Foxx and others had likely hoped the change in leadership, from outgoing mayor Rahm Emanuel to incoming mayor Lightfoot, might take some of the pressure off the prosecutor's office, which has been under a microscope since dropping 17 charges leveled against "Empire" star Jussie Smollett for allegedly faking a hate crime back in January.

No such luck.

In an interview with MSNBC Wednesday, Lightfoot pledged to get to the bottom of the Smollett case, and suggested that Smollett needs to be "held accountable."

“The State’s Attorney’s office here which made the decision unilaterally to drop the charges has to give a much more fulsome explanation,” Lightfoot said, according to The Wrap.

"We cannot create the perception that if you’re rich or famous or both that you got one set of justice and for everybody else, it’s something much harsher. That won’t do, and we need to make sure that we have a criminal justice system that has integrity," she continued. "The state’s attorney’s office has to provide more information about the rationale for the decision to drop the charges."
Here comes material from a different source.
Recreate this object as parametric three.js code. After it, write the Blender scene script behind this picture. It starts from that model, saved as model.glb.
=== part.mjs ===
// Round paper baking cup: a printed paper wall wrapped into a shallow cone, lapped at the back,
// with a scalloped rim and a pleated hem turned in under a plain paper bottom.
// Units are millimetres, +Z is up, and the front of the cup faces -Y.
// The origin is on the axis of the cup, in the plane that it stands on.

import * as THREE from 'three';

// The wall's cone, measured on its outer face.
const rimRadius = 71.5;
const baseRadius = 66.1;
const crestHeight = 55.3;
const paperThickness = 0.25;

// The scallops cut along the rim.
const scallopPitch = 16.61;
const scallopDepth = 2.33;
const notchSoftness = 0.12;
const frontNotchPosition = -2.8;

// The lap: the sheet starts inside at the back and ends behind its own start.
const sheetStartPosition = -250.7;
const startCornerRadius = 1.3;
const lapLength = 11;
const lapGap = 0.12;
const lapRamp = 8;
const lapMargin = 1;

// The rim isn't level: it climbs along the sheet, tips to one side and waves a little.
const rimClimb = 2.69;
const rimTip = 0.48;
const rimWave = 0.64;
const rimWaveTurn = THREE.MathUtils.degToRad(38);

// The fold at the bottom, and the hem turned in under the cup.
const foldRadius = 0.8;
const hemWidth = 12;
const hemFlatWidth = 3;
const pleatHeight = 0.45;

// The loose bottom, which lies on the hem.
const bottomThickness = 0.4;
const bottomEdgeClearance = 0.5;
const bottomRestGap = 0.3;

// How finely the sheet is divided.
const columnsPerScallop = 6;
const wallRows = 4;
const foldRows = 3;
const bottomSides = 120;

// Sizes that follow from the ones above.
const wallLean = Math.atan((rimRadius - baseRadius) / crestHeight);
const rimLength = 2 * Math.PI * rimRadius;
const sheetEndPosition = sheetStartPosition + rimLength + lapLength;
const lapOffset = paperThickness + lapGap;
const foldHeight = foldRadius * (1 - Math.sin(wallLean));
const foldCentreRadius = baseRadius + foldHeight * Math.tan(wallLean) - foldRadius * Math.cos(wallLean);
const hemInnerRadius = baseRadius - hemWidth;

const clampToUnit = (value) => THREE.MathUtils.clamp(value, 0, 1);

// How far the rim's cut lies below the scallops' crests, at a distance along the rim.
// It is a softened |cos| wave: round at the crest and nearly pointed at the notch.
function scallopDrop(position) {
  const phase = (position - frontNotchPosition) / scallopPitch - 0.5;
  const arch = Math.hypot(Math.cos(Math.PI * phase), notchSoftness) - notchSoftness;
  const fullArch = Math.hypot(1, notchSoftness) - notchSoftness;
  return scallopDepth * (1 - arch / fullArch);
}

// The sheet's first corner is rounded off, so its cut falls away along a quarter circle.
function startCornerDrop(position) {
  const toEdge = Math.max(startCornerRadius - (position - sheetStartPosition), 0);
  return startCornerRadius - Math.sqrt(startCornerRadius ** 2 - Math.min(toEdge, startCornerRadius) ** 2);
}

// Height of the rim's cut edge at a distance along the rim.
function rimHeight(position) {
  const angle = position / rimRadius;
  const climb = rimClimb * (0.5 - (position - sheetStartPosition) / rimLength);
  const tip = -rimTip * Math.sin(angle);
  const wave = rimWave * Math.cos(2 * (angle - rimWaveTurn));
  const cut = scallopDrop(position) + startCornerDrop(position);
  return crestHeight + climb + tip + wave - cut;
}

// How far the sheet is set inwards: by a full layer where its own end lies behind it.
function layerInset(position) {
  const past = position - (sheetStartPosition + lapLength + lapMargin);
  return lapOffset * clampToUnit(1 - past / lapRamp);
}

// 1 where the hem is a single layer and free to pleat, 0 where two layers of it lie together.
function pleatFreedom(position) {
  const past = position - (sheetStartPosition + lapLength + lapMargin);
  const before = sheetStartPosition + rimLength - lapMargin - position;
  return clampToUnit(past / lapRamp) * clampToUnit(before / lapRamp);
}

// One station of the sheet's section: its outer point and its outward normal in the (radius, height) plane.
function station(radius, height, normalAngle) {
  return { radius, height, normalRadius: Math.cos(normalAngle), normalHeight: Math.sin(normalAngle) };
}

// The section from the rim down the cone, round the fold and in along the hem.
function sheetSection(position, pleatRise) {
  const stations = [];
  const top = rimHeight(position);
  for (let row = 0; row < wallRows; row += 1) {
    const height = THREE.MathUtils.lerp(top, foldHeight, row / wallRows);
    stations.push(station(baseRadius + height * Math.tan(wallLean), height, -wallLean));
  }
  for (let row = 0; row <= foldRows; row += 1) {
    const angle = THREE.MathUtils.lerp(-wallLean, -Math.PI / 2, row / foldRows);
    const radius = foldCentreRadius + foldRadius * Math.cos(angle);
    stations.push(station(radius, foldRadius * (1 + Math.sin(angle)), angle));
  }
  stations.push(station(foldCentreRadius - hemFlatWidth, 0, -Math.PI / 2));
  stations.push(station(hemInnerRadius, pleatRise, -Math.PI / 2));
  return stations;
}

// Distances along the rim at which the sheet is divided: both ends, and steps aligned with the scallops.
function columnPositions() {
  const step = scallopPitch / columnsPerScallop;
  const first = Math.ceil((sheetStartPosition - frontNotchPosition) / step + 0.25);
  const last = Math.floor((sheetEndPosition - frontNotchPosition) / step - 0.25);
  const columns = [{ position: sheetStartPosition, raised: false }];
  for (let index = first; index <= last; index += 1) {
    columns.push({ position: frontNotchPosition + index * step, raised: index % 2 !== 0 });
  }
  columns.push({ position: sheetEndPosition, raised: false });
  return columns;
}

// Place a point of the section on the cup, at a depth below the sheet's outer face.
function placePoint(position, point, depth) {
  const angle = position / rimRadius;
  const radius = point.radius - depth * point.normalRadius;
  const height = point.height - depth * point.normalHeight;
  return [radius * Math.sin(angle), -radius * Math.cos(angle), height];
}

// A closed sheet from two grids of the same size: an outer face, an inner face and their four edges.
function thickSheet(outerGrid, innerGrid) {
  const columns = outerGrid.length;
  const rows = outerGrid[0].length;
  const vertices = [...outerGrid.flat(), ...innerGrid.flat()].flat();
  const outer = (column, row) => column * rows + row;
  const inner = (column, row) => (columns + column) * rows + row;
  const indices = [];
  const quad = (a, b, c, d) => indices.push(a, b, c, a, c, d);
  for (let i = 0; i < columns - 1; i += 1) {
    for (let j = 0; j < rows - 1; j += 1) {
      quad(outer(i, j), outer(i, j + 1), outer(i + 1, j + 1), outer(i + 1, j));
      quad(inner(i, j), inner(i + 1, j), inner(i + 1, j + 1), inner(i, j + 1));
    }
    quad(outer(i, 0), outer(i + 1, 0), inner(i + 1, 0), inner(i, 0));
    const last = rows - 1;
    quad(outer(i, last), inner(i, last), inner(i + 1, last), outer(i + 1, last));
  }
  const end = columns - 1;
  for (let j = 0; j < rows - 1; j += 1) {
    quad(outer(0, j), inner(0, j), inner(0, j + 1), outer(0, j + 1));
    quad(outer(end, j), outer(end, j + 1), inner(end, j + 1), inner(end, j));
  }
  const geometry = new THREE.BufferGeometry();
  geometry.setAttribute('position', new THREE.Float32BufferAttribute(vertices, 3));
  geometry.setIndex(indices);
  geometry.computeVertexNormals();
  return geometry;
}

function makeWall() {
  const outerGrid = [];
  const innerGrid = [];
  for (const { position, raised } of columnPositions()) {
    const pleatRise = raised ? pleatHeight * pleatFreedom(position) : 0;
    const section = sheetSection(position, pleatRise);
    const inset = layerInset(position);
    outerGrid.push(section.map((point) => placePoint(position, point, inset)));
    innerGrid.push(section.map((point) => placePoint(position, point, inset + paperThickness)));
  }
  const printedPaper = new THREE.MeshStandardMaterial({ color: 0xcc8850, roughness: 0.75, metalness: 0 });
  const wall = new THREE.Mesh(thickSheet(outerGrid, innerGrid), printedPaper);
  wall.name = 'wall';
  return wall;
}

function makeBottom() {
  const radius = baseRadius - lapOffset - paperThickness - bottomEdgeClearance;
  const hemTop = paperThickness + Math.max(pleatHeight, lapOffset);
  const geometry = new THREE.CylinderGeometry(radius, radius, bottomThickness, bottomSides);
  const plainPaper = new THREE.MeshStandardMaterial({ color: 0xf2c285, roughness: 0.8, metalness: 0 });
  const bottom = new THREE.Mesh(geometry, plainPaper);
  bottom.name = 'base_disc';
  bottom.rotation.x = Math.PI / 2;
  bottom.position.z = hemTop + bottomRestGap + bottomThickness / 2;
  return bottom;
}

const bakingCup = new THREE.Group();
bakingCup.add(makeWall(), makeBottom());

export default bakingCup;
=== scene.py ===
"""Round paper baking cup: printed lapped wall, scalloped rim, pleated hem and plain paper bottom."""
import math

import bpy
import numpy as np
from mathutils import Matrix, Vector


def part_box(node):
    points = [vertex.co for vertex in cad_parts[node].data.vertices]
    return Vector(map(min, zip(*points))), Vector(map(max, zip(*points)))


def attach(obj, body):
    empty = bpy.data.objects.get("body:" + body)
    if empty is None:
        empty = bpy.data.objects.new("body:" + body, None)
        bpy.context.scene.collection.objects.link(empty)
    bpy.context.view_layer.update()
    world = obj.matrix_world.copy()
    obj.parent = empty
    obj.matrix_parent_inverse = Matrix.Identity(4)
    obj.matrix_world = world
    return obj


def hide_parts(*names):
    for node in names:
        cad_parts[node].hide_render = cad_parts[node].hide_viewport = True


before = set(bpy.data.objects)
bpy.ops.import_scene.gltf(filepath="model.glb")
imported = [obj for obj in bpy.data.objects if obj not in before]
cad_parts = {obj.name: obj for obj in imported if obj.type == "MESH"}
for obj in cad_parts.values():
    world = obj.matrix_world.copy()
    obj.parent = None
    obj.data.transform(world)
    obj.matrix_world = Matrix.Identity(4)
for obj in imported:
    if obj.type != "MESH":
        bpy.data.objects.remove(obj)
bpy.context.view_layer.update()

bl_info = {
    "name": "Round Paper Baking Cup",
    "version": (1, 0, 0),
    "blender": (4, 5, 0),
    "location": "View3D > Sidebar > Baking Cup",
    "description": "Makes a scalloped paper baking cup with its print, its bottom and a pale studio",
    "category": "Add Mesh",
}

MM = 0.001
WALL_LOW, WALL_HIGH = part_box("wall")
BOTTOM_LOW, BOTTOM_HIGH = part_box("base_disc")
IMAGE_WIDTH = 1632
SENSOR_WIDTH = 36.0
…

When asked about the evidence for prosecuting Smollett, and whether she believed Smollett was innocent of the charges, which came from both the prosecutor's office and a grand jury, Lightfoot was non-committal.

“I saw … a very compelling case," she said, "with videotapes, witness statements, and other information that looked like he had staged a hoax. And if that happens, he’s got to be held accountable.”

Lightfoot's words echo those of current mayor Rahm Emanuel, who called Foxx's office's actions in dropping the case against Smollett a "whitewash of justice." Emanuel and Police Superintendent Eddie Johnson have repeatedly decried the decision, and the Chicago Department of Law has issued a $130,000 bill to Smollett for restitution to pay for police overtime hours racked up investigating Smollett's "hate crime."

Smollett has so far, through his attorneys, refused to pay.

Lightfoot, of course, has no reason to stand behind Foxx. Lightfoot's opponent in the recent mayor race was Cook County board president Toni Preckwinkle, a friend and mentor to Foxx, who supported Foxx's campaign for State's Attorney (Foxx was Preckwinkle's chief of staff during Preckwinkle's first years leading Cook County). Foxx is far more closely aligned with the existing Democratic "machine" in Chicago, and Lightfoot clearly wants to prove she's an independent mayor.

The situation does not bode well for Foxx. In addition to Lightfoot's lack of confidence, police chiefs from nearly every jurisdiction in Cook County signed a letter expressing "no confidence" in the Cook County prosecutor's office. Foxx's Smollett decision is just the tip of the iceberg; police are now concerned that the prosecutor's kinder, gentler treatment of criminals has made Cook County less safe, especially in light of the death of an off-duty Chicago Police officer at the hands of a man who was released from probation despite having a violent past.